Consider Jesus. As you are crucified, watch Him handle His crucifixion. Your Lord bequeathed to you an example of the high art of being crucified. Behold how He reacted to betrayal, to lies, to false witnesses. Jesus Christ absorbed these pains, even as they added the shamefulness of being crucified in public. Humiliated, degraded, defamed, tortured and then murdered. That day he raised acceptance of the cross into an art form.
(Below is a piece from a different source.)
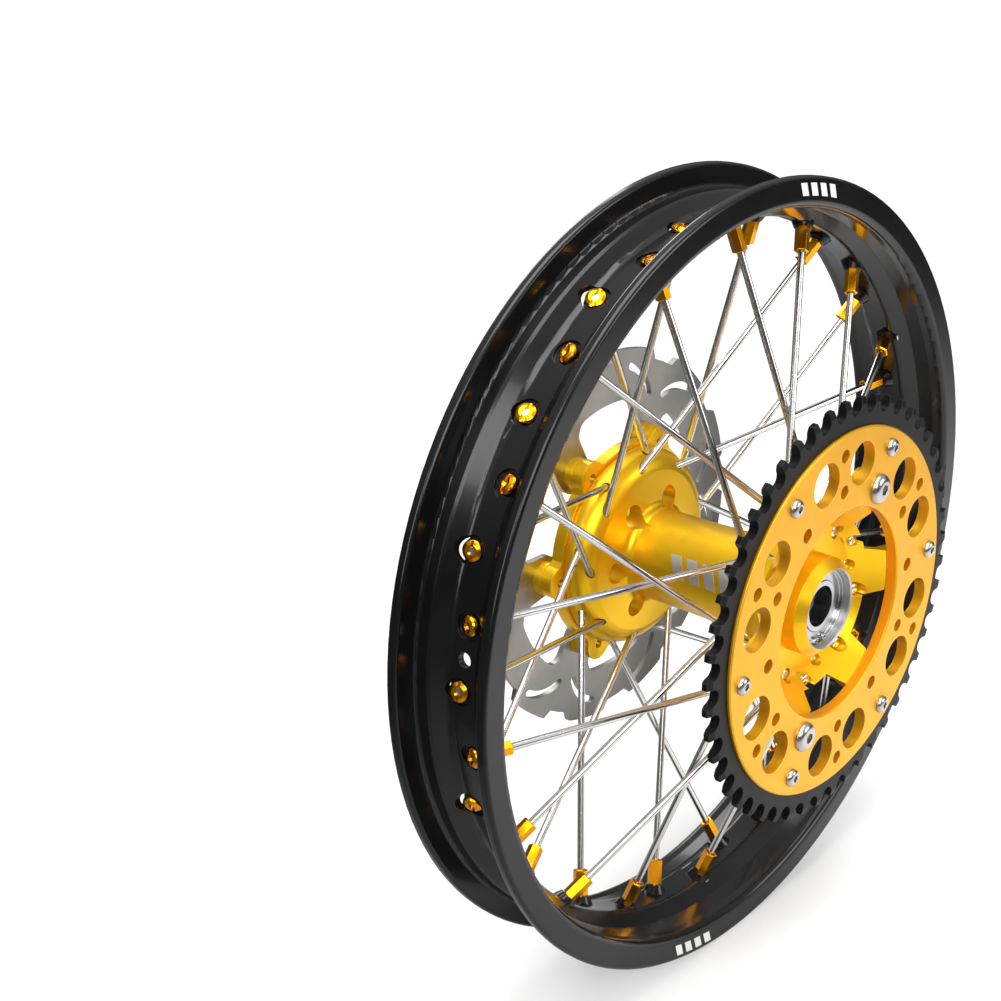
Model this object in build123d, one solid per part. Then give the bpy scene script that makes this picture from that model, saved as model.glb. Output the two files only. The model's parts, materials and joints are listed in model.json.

He learned to accept all things from the hand of His Father.

Alan Redpath

Whenever a man has seen the glory of God in the face of Jesus Christ…at once he comes right into a head-on collision within his own personal living, with all of his principles and motives upon which he has lived until this moment…. if there is to be a continual manifestation of Holy Spirit life, there must be a constant submission to the crucifixion of the flesh, not simply sometimes, but always.

N T Wright

When faced with two of his right-hand men, James and John, wanting the best seats ‘in the kingdom’, Jesus responded by redefining power itself. The world’s rulers exercise power by bossing and bullying, he said; but we’re going to do it the other way. The greatest must be the servant. The one who wants to be first must be slave of all. Then comes the crunch: he explains that this is so because the son of man didn’t come to be served, but to serve, and to give his life as a ransom for many (Mark 10.45).